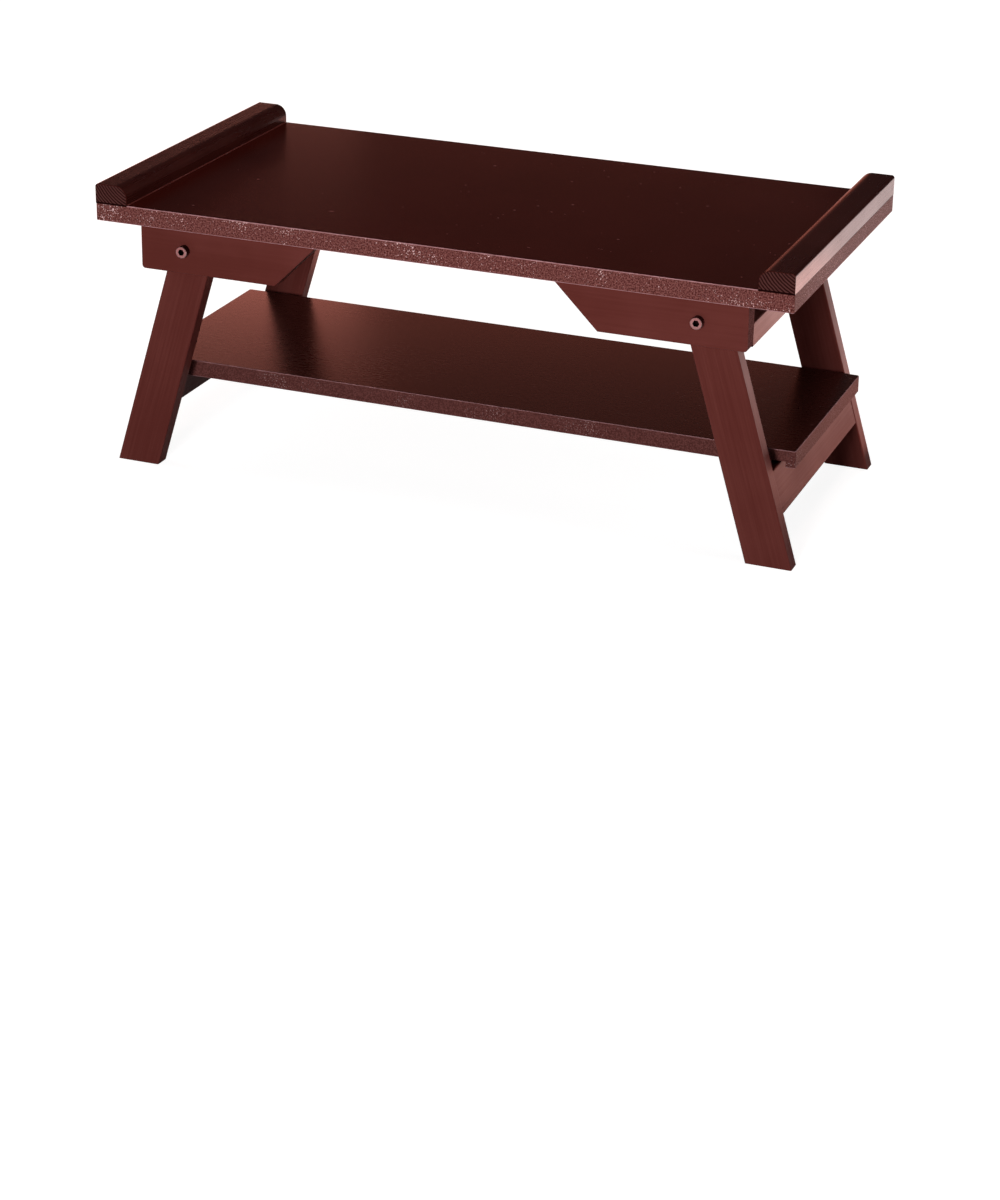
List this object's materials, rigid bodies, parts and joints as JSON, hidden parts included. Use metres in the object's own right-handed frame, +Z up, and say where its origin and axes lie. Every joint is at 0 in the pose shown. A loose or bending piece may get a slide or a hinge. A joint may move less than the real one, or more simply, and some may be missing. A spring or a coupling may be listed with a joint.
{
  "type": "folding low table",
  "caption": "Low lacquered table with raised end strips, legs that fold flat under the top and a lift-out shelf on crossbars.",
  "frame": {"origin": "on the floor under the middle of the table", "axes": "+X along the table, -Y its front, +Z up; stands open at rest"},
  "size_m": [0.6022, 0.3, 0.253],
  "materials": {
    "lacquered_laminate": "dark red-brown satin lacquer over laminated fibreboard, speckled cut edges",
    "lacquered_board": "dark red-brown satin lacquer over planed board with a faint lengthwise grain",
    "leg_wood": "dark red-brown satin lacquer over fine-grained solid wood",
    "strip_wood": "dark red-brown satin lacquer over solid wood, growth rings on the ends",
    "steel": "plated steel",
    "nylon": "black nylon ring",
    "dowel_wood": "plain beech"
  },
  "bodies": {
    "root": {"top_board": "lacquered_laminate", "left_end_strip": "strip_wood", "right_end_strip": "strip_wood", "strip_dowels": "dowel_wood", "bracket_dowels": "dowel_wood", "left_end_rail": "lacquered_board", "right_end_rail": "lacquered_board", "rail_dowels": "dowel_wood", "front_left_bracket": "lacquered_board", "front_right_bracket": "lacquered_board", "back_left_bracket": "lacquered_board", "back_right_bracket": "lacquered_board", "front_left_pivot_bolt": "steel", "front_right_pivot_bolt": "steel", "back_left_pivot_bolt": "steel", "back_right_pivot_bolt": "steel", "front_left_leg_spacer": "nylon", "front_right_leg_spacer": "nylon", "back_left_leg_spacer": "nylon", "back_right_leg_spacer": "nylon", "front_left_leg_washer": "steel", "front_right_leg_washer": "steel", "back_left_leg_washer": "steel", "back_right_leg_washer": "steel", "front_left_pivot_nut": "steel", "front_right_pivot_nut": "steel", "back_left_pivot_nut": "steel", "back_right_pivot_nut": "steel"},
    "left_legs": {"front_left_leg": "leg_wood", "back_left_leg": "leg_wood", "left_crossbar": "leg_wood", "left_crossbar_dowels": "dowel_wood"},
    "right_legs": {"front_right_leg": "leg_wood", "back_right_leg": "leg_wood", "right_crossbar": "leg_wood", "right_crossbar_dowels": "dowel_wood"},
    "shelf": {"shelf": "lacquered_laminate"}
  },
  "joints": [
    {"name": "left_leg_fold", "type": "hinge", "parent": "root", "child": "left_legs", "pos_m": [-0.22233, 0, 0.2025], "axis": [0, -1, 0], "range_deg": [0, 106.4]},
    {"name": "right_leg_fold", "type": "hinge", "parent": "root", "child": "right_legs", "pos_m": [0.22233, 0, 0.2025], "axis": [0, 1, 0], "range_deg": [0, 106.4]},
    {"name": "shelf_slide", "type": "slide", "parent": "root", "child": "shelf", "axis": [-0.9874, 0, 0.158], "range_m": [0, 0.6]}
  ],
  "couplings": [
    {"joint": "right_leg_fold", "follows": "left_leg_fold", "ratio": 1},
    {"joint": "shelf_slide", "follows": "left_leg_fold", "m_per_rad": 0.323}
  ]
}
▬▬▬▬▬▬
● Problem requirements
Restate the whole of the material exactly.

● Reply
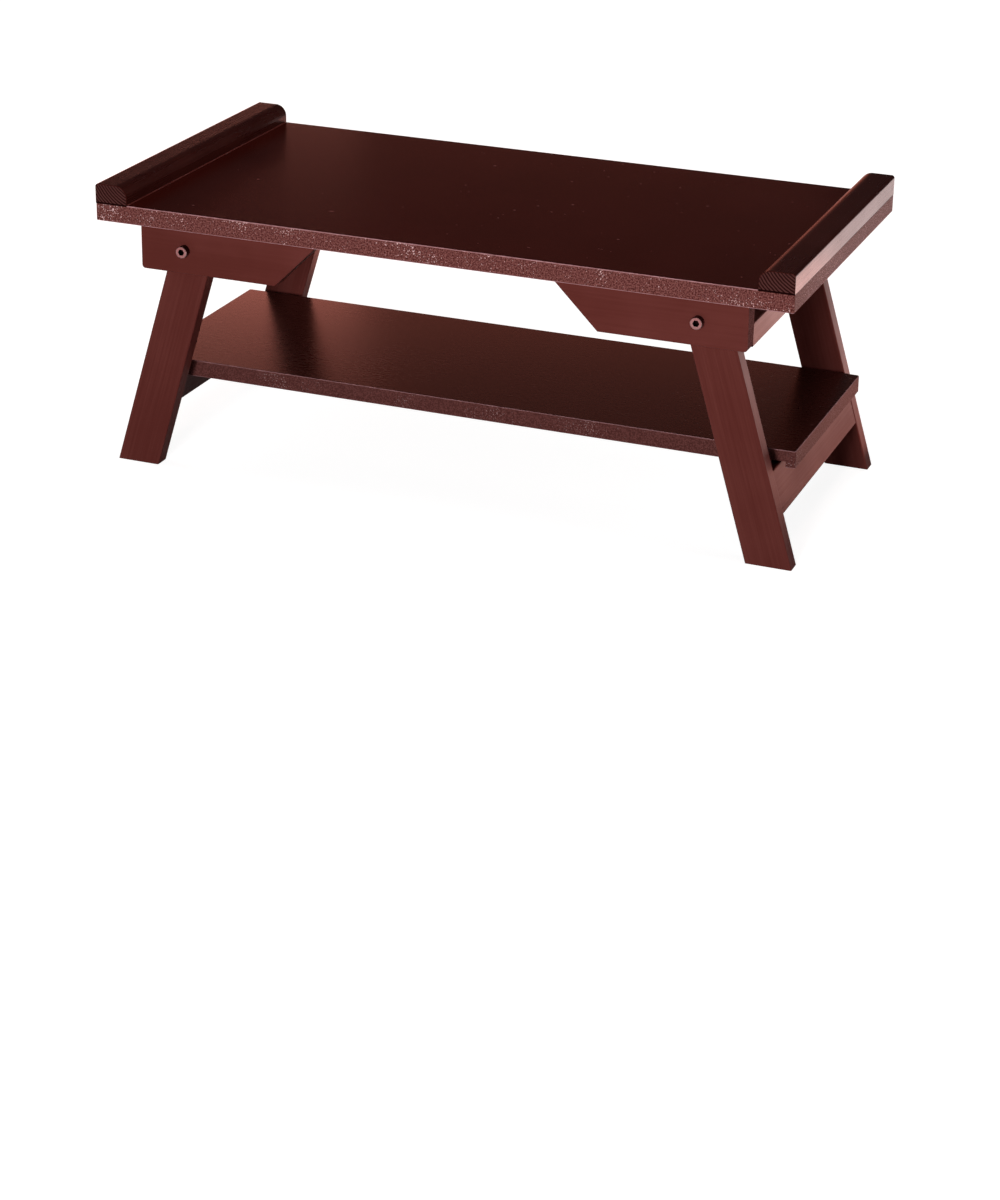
List this object's materials, rigid bodies, parts and joints as JSON, hidden parts included. Use metres in the object's own right-handed frame, +Z up, and say where its origin and axes lie. Every joint is at 0 in the pose shown. A loose or bending piece may get a slide or a hinge. A joint may move less than the real one, or more simply, and some may be missing. A spring or a coupling may be listed with a joint.
{
  "type": "folding low table",
  "caption": "Low lacquered table with raised end strips, legs that fold flat under the top and a lift-out shelf on crossbars.",
  "frame": {"origin": "on the floor under the middle of the table", "axes": "+X along the table, -Y its front, +Z up; stands open at rest"},
  "size_m": [0.6022, 0.3, 0.253],
  "materials": {
    "lacquered_laminate": "dark red-brown satin lacquer over laminated fibreboard, speckled cut edges",
    "lacquered_board": "dark red-brown satin lacquer over planed board with a faint lengthwise grain",
    "leg_wood": "dark red-brown satin lacquer over fine-grained solid wood",
    "strip_wood": "dark red-brown satin lacquer over solid wood, growth rings on the ends",
    "steel": "plated steel",
    "nylon": "black nylon ring",
    "dowel_wood": "plain beech"
  },
  "bodies": {
    "root": {"top_board": "lacquered_laminate", "left_end_strip": "strip_wood", "right_end_strip": "strip_wood", "strip_dowels": "dowel_wood", "bracket_dowels": "dowel_wood", "left_end_rail": "lacquered_board", "right_end_rail": "lacquered_board", "rail_dowels": "dowel_wood", "front_left_bracket": "lacquered_board", "front_right_bracket": "lacquered_board", "back_left_bracket": "lacquered_board", "back_right_bracket": "lacquered_board", "front_left_pivot_bolt": "steel", "front_right_pivot_bolt": "steel", "back_left_pivot_bolt": "steel", "back_right_pivot_bolt": "steel", "front_left_leg_spacer": "nylon", "front_right_leg_spacer": "nylon", "back_left_leg_spacer": "nylon", "back_right_leg_spacer": "nylon", "front_left_leg_washer": "steel", "front_right_leg_washer": "steel", "back_left_leg_washer": "steel", "back_right_leg_washer": "steel", "front_left_pivot_nut": "steel", "front_right_pivot_nut": "steel", "back_left_pivot_nut": "steel", "back_right_pivot_nut": "steel"},
    "left_legs": {"front_left_leg": "leg_wood", "back_left_leg": "leg_wood", "left_crossbar": "leg_wood", "left_crossbar_dowels": "dowel_wood"},
    "right_legs": {"front_right_leg": "leg_wood", "back_right_leg": "leg_wood", "right_crossbar": "leg_wood", "right_crossbar_dowels": "dowel_wood"},
    "shelf": {"shelf": "lacquered_laminate"}
  },
  "joints": [
    {"name": "left_leg_fold", "type": "hinge", "parent": "root", "child": "left_legs", "pos_m": [-0.22233, 0, 0.2025], "axis": [0, -1, 0], "range_deg": [0, 106.4]},
    {"name": "right_leg_fold", "type": "hinge", "parent": "root", "child": "right_legs", "pos_m": [0.22233, 0, 0.2025], "axis": [0, 1, 0], "range_deg": [0, 106.4]},
    {"name": "shelf_slide", "type": "slide", "parent": "root", "child": "shelf", "axis": [-0.9874, 0, 0.158], "range_m": [0, 0.6]}
  ],
  "couplings": [
    {"joint": "right_leg_fold", "follows": "left_leg_fold", "ratio": 1},
    {"joint": "shelf_slide", "follows": "left_leg_fold", "m_per_rad": 0.323}
  ]
}